If your organisation is an incorporated society, you must update its constitution to align with the Incorporated Societies Act 2022 and reregister by 5 April 2026, or you risk being deregistered (losing legal status).
✅ What the Act means for your constitution
Your society’s constitution must now include:
- A clear statement of purpose (not for the private financial gain of members)
- Rules about how someone becomes a member and how they can cease to be a member.
- A committee/board (minimum 3 officers) and definitions of their roles, duties, and eligibility.
- A dispute-resolution procedure and an assets-distribution clause (for what happens if the society winds up)

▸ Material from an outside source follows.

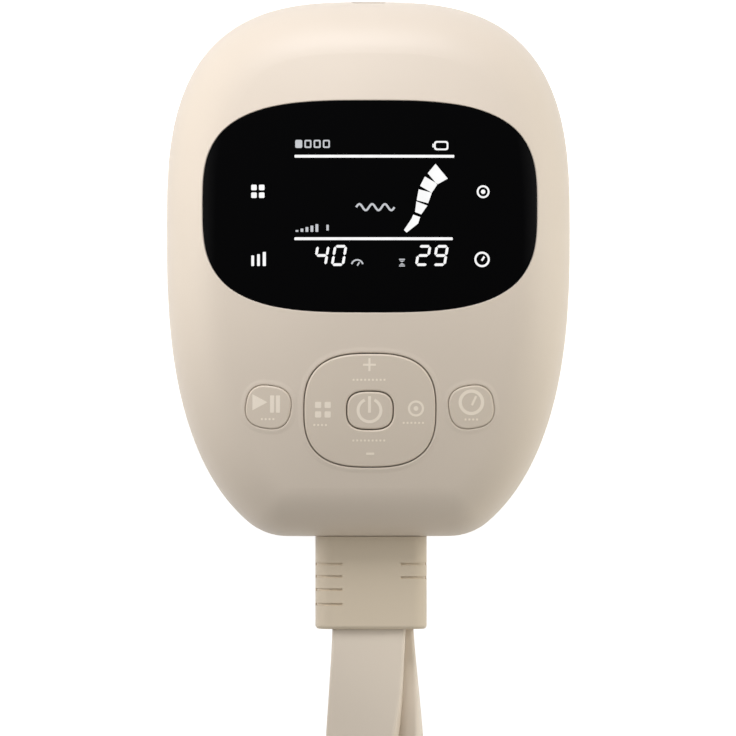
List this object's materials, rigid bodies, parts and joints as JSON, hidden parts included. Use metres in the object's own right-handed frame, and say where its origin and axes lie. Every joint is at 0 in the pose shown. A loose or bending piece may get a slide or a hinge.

- Compliance with new officer duties (e.g., act in the best interests of the society, avoid serious risk to creditors)
⏳ Deadline & risk
- Societies that were incorporated under the old Act (Incorporated Societies Act 1908) must reregister under the 2022 Act by 5 April 2026.
- If you miss the date, your society can be removed from the register and cease to exist as a legal entity.
🤔 What you should do now
- Review your current constitution/rules document and compare it to what’s required under the new Act.
- Engage your members: hold a special general meeting (or include it in the AGM) to approve required changes.
- Once approved, lodge the updated constitution and application to reregister with the New Zealand Companies Office/Incorporated Societies Register.
📌 Why this matters
Updating your constitution ensures:
- Your society stays legal and can continue to hold property, enter contracts, receive grants or donations.
- Governance is clearer, roles are defined, risk of personal liability for officers is reduced.
- Your society remains credible when applying for funding (such as from community funds) and engaging with your whānau/hapū.